Thank you for another wonderful post! You have a gift. You are also in the midst of an unforgettable holiday. Talk about two ends of a spectrum! You are worlds away from your loved ones, and you are having a once-in-a-lifetime experience that is only made more memorable and meaningful because you are alone. Talk about the ultimate holiday gift from one of the most important people in your life: you 😊. Miss you and thinking of you! Can’t wait to hear about your Christmas is Vietnam!!
Great perspective, Maurissa! Miss you too – Merry Christmas!
As much as I enjoy your postings about your wonderful trip and am so glad you are fulfilling your dream, if I had had my wish you would have zipped back to be with us at Christmas. Even though it’s hot there, I can’t help but feel part of our family has been left out in the cold. Don’t mean to be a downer, but we miss you. Now that Bryce showed us how (feeling stupid for not realizing we could just call) ,we’ll try to call now and then. Love from Point.
I miss all of you too! We’ll all be together next year, right? And yes, we should talk soon!

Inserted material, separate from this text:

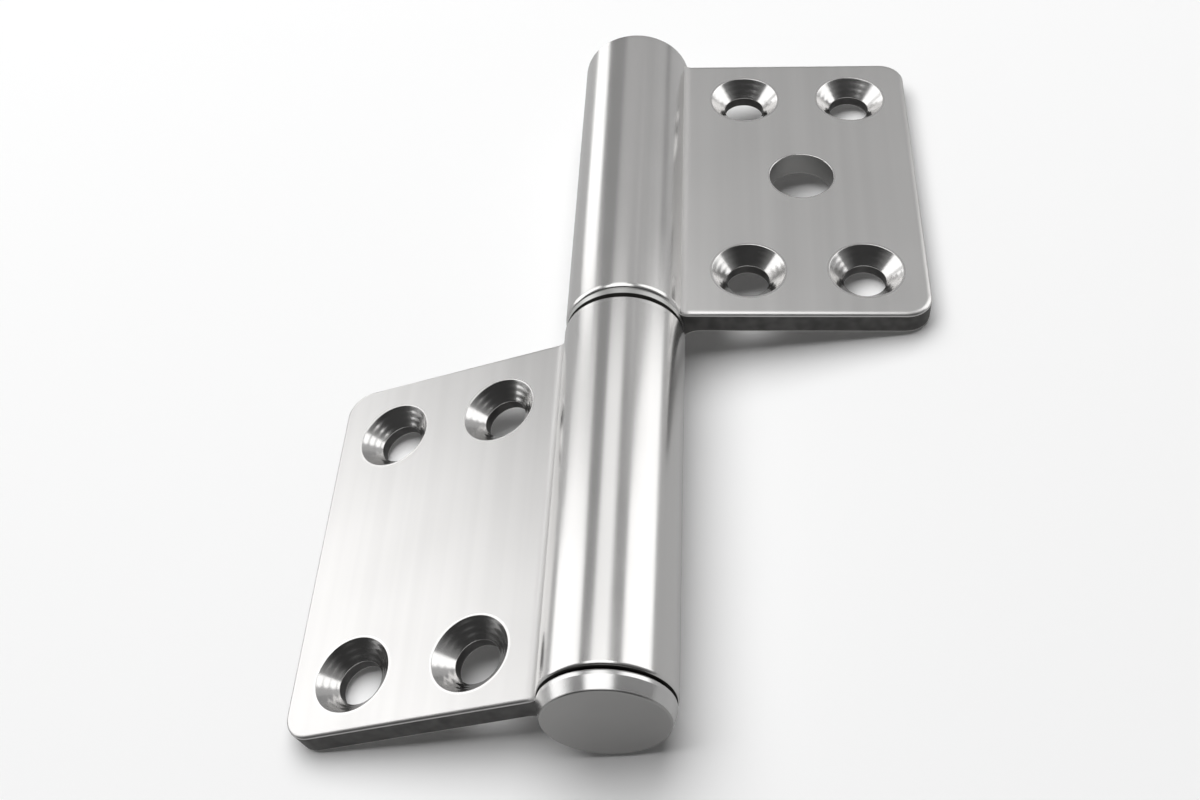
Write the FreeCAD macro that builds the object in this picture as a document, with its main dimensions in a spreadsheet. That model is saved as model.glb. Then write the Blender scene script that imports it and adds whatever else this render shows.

Love this post and commentary on Bali. It is one of our favorite places ever. You have captured so much of what is there, the beauty of the place, its people, customs, rituals,art, and spirituality, I am amazed. And you even made it to Ubud. I wish I had read this sooner….before you left. There is a wood carver there who is world famous you may have missed. If so, you can see some of his work on our walls…I.W. Muka…if/when you come to visit sometime. Continue on your journey safely. Now I will read the rest of this if it is posted. Hugs to you. Rebecca
Thank you! I guess I should make a habit of posting in advance where I’m headed, because I also missed out on a friend’s connection to a popular restaurant in Ubud. Hugs to you as well.